As you read this post, I’m in New York City and will soon be heading to my hometown of Toronto! But as I’m writing this, it’s a sunny Saturday in Utrecht and I’m about to head out into the city to be a spectator to a rubber boat parade in the canal… so I sort of feel like I’m doing some weird time-travelling right now.

In an attempt to be a good blogger, I’ve been prepping as many posts as I possibly can before we leave. The last few weeks of recipe testing have been all about beetroot – and the next several recipes will all be featuring it! This was actually unintentional, but I’ve come to terms with it. Let the beetroot bonanza begin!

beetroot fritters, beet fritters

These beetroot fritters were born of some seriously messy experimentation a few weeks ago. I was in my ‘turn anything and everything into patties’ phase (if you follow me on Instagram you’ll have seen the evidence!), and had been unable to resist the beets at the supermarket. The stovetop, the counter, the kettle, the coffee maker… everything was stained pink by the time I was through.

Not that I’ve gotten any more graceful when it comes to handling beets, but that time was particularly spectacular, what with the splashing of too-wet batter and beet-stained hands opening white cupboards.

(This time around the cupboards were spared, but I did waltz into a fairly important meeting the next day with beet stained hands and nails…)

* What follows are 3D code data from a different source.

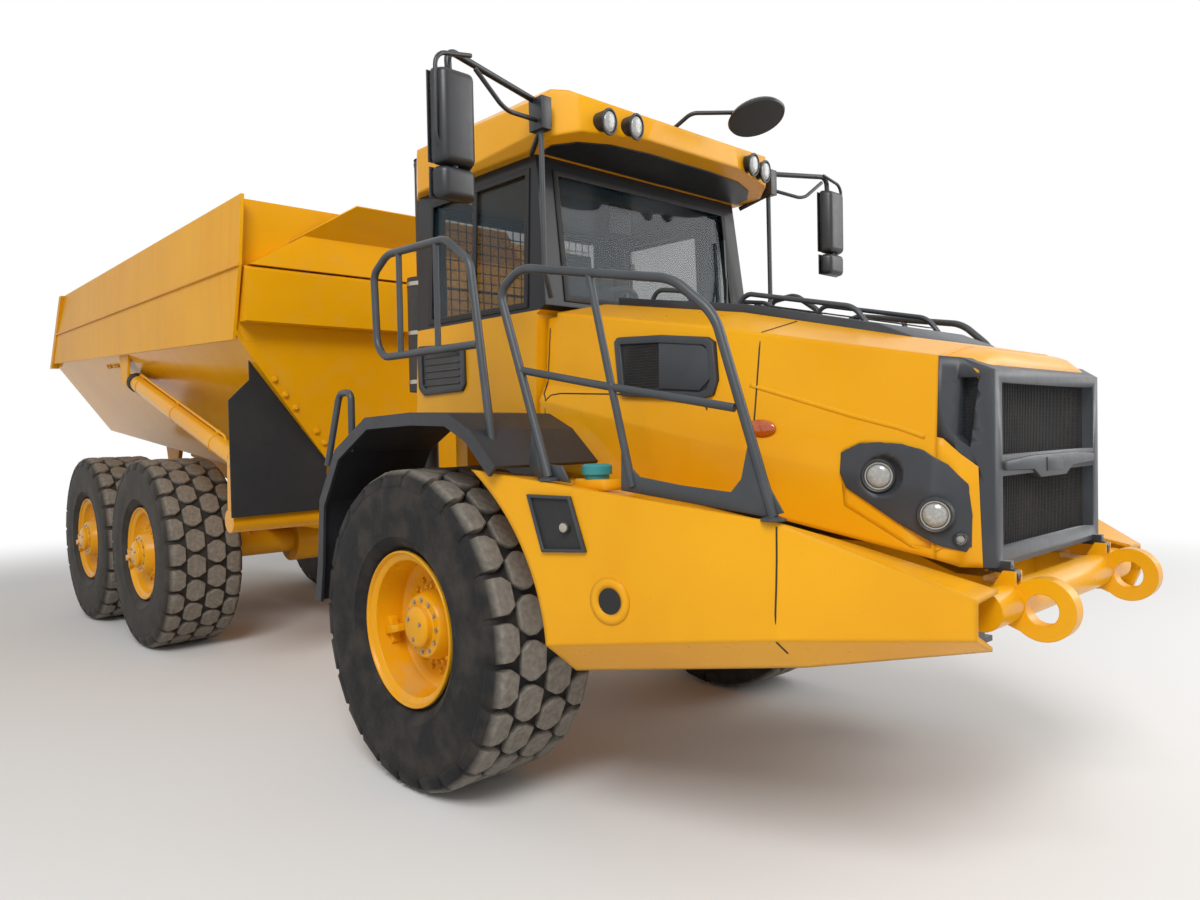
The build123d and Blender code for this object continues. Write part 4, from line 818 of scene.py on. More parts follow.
# %% Handrails
rail_radius = 0.019
front_rail = [(1.010, -1.352, 1.552), (0.706, -1.352, 2.350), (0.850, -1.350, 2.433),
              (1.590, -1.222, 2.300), (1.762, -1.192, 2.150), (1.985, -1.166, 1.432)]
fender_rail = [(0.698, -1.400, 1.655), (0.558, -1.400, 2.500), (0.370, -1.400, 2.630),
               (-0.150, -1.400, 2.640), (-0.285, -1.400, 2.560), (-0.268, -1.400, 2.200),
               (-0.200, -1.400, 2.130), (0.610, -1.400, 2.130)]
short_rail = [(0.698, 1.400, 1.655), (0.558, 1.400, 2.500), (0.370, 1.400, 2.630), (0.180, 1.400, 2.610),
              (0.150, 1.400, 2.400), (0.150, 1.400, 1.842)]
low_handle = [(-0.718, -1.465, 1.575), (-0.690, -1.400, 1.970), (-0.560, -1.400, 1.970),
              (-0.560, -1.400, 1.650)]


def route(points):
    """A list of places given from the front axle."""
    return [spot(*p) for p in points]


def flip(points):
    """The same places on the other side."""
    return [(x, -y, z) for x, y, z in points]


bent_rails = [(front_rail, 0.055), (flip(front_rail), 0.055), (fender_rail, 0.04), (short_rail, 0.04),
              (low_handle, 0.04)]
rails = [tube("rail", route(points), rail_radius, bend) for points, bend in bent_rails]
for x, z in ((-0.04, 2.640), (0.29, 2.632)):
    rails.append(tube("post", route([(x, -1.400, 2.13), (x, -1.400, z)]), rail_radius * 0.8))
middle_rail = [(0.828, -1.352, 2.005), (1.255, -1.284, 1.920), (1.843, -1.188, 1.812)]
middle_post = [(1.206, -1.288, 2.365), (1.304, -1.276, 1.938), (1.399, -1.258, 1.520)]
for points in (middle_rail, middle_post):
    rails.append(tube("inner_rail", route(points), rail_radius * 0.85, 0.05))
    rails.append(tube("inner_rail", route(flip(points)), rail_radius * 0.85, 0.05))
for points in (front_rail, flip(front_rail)):
    for end in (points[0], points[-1]):
        rails.append(lathe("foot", [(0, 0), (0, 0.045), (0.008, 0.045), (0.016, 0.022), (0.016, 0)],
                           spot(end[0], end[1], end[2] - 0.014), (0, 0, 1), 20))
finished(joined(rails, "round_rails"), rail_coat, "front_frame", angle=50, replaces=["handrails"])
print("rails done")

# %% [markdown]
# ## Grab poles beside the windscreen
# A pole stands in front of each front pillar, for the climb to the cab. Its ends bend back to the
# pillar.

# %% Grab poles
pole = [(0.500, -0.925, 3.200), (0.505, -0.925, 2.520), (0.455, -0.845, 2.405)]
poles = [tube("pole", route(points), 0.014, 0.03) for points in (pole, flip(pole))]
finished(joined(poles, "grab_poles"), rail_coat, "front_frame", angle=50)
print("grab poles", len(poles))

# %% [markdown]
# ## Mirrors
# Each side has a tall flat mirror and a small wide-angle one below it, in moulded housings on a bent
# tube. The glass faces backwards. A round mirror hangs in front of the roof, so that the driver sees
# the ground ahead of the bonnet, and a short post beside the roof can carry a beacon.

# %% Side mirrors
cad_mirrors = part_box("mirrors")
mirror_top = cad_mirrors[1].z
mirror_out = cad_mirrors[1].y
mirror_x = 0.605
# Columns: name, drop from the top to the glass's upper and lower edge, depth of the housing.
mirror_sizes = [("head", 0.125, 0.515, 0.085), ("low_head", 0.535, 0.665, 0.075)]


def mirror_head(name, high, low, depth):
    """A moulded mirror housing with its glass at the back, on the right side."""
    y0, y1 = -mirror_out + 0.005, -mirror_out + 0.222
    front = mirror_x + depth / 2
    outline = [spot(front, y0 + 0.03, low), spot(front, y1 - 0.03, low), spot(front, y1 - 0.03, high),
               spot(front, y0 + 0.03, high)]
    shell = trace(name, outline)
    pull((-depth, 0, 0))
    middle = spot(front, (y0 + y1) / 2, (high + low) / 2)
    bpy.ops.transform.resize(value=(1, 1.36, 1.08), center_override=middle)
    modified(shell, "BEVEL", width=0.026, segments=4, limit_method="ANGLE")
    corners = ((y0, low), (y1, low), (y1, high), (y0, high))
    glass = ring("rim", [spot(mirror_x - depth / 2, y, z) for y, z in corners], 0.012, (-0.006, 0, 0))
    return joined([shell, glass], name)


heads = []
for name, up, down, depth in mirror_sizes:
    heads.append(mirror_head(name, mirror_top - up, mirror_top - down, depth))
arm = [(0.46, -0.86, 3.33), (0.56, -1.497, 3.40), (0.605, -1.497, 2.80)]
heads.append(tube("arm", route(arm), 0.016, 0.05))
brace = [(0.50, -0.95, 3.235), (0.575, -1.20, 3.205), (0.600, -1.38, 3.335)]
heads.append(tube("brace", route(brace), 0.011, 0.05))
loop = [(0.600, -1.400, 3.385), (0.612, -1.592, 3.345), (0.612, -1.600, 2.960), (0.605, -1.500, 2.895)]
heads.append(tube("loop", route(loop), 0.010, 0.05))
arm_foot = [(0.445, -0.955, 3.190), (0.545, -0.955, 3.190), (0.545, -0.955, 3.345), (0.445, -0.955, 3.345)]
heads.append(sheet("bracket", route(arm_foot), (0, 0.060, 0)))
heads.append(tube("stay", route([(0.495, -0.925, 3.20), (0.330, -0.850, 3.130)]), 0.013))
finished(both_sides(joined(heads, "side_mirrors")), cab_black, "front_frame", 0.008, 40, ["mirrors"])
panes = []
for name, up, down, depth in mirror_sizes:
    high, low = mirror_top - up, mirror_top - down
    x = mirror_x - depth / 2 - 0.003
    y0, y1, z0, z1 = -mirror_out + 0.018, -mirror_out + 0.209, low + 0.012, high - 0.012
    pane = [spot(x, y, z) for y, z in ((y0, z0), (y1, z0), (y1, z1), (y0, z1))]
    panes.append(sheet("pane", pane, (-0.002, 0, 0)))
finished(both_sides(joined(panes, "mirror_panes")), mirror_face, "front_frame")
print("mirrors reach", round(mirror_out, 3), "from the middle")

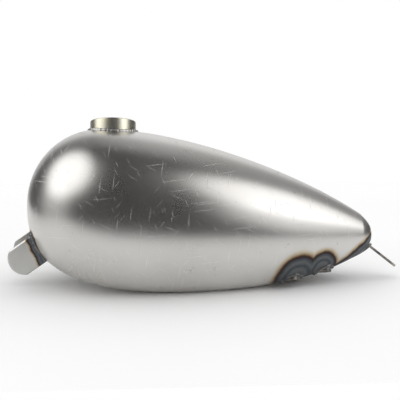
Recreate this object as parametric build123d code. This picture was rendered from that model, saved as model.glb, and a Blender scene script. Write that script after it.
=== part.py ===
from build123d import *
import math
import os

# A bare-steel motorcycle fuel tank. Millimetres, +Z up, +X towards the tail,
# +Y to the rider's right. The origin is under the middle of the tank, on the
# level that its two bottom lobes stand on.

# ---- Tank body -------------------------------------------------------------
NOSE_X = -221.0          # foremost point of the pressed body
TAIL_X = 210.0           # rearmost point of the pressed body
NOSE_Z = 96.0            # height of the nose point
TAIL_Z = 54.5            # height of the tail point
CROWN_X = -131.0         # highest place along the top
CROWN_Z = 190.7
BELLY_X = -18.0          # lowest place along the bottom, which is the ground level
SHOULDER_X = -97.0       # widest place in plan
HALF_WIDTH = 110.0
TAIL_CAP = 15.0          # length of the blunt round end at the tail
TAIL_TOP_Z = 82.7        # top, bottom and half width where that round end begins
TAIL_BOTTOM_Z = 36.2
TAIL_HALF_WIDTH = 26.0
SHEET = 1.5              # steel sheet of shells and tunnel
WAIST_SHARE = 0.45       # height of the widest line, as a share of the section's height
LOBE_SHARE = 0.52        # lowest line of each lobe, as a share of the half width
SADDLE_RISE = 0.05       # rise of the underside between the lobes, same share as the waist

# ---- Frame tunnel ----------------------------------------------------------
TUNNEL_WIDTH = 44.0      # clear width for the frame's top tube
TUNNEL_FRONT_Z = 66.0    # outside of the tunnel's roof above the nose point
TUNNEL_REAR_Z = 11.5     # outside of the tunnel's roof above TUNNEL_REAR_X
TUNNEL_REAR_X = TAIL_X - 88.0
TUNNEL_CORNER = 8.0      # outside bend radius of the roof

# ---- Seams -----------------------------------------------------------------
SEAM_WIDTH = 4.0         # root of the butt weld between the half shells, ground flush outside
SEAM_ROOT = 1.0          # how far that root stands proud inside
TUNNEL_BEAD = 2.0        # weld beyond the tunnel wall
TUNNEL_BEAD_HEIGHT = 1.2

# ---- Filler neck -----------------------------------------------------------
NECK_OUTER_R = 28.5
NECK_BORE_R = 25.4
NECK_LENGTH = 32.0
NECK_X = CROWN_X + 16.0   # centre of the rim
NECK_Y = 24.0
NECK_Z = CROWN_Z + 7.5
NECK_TILT = 16.0         # degrees, outwards to the right
NECK_RAKE = 1.0          # degrees, back towards the tail
NECK_BEAD = 3.0
NECK_RIM_RADIUS = 1.2

# ---- Front ears ------------------------------------------------------------
EAR_THICKNESS = 5.0
EAR_GAP = TUNNEL_WIDTH + 2 * (SHEET + TUNNEL_BEAD)   # clear distance between the two ears
EAR_WIDTH = 36.5
EAR_END_R = 20.5
EAR_END_X = NOSE_X - 1.9
EAR_END_Z = NOSE_Z - 59.0
EAR_ANGLE = 34.5         # degrees below level, pointing forward
EAR_ROOT = 62.0          # from the end centre to the root inside the body
EAR_CHAMFER = 1.4
EAR_BEAD = 3.0
EAR_BEAD_HEIGHT = 2.6

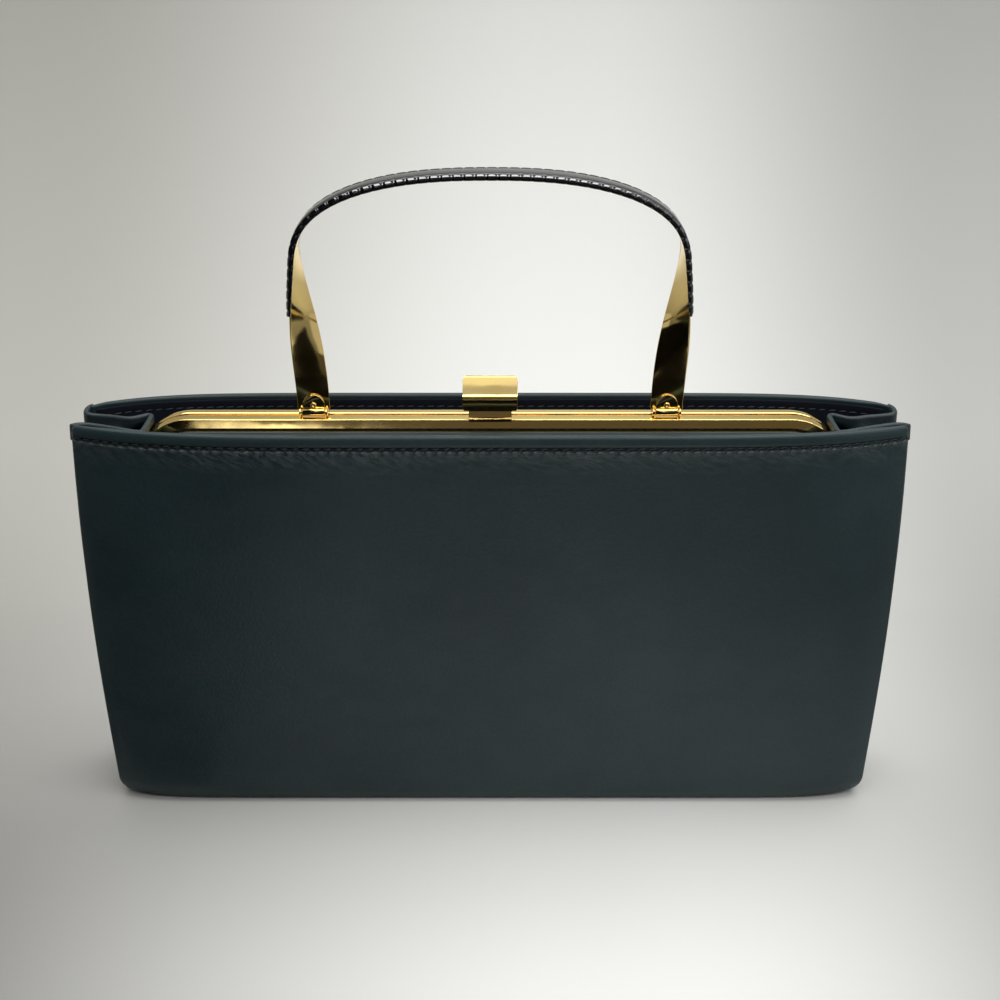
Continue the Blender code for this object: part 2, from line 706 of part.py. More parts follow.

beetroot fritters, beet fritters

beetroot fritters, beet fritters

That first time, I tossed a bit of grated potato into the mixture and, while the result was certainly edible, the fritters were generally uninspiring. The colour was dull, the texture wasn’t right, and the overriding flavour could best be described as ‘starchy’… But after some refinement, I’m in love with these beetroot fritters! I’ve ditched the potato and come to terms with the fact that the stove gives a far crispier outside than the oven ever could. Sometimes frying is simply the only way to go.

A few minutes in the pan and the beetroot turns an almost golden colour. The outside of the fritters gets crispy, while the inside gets nice and soft and buttery.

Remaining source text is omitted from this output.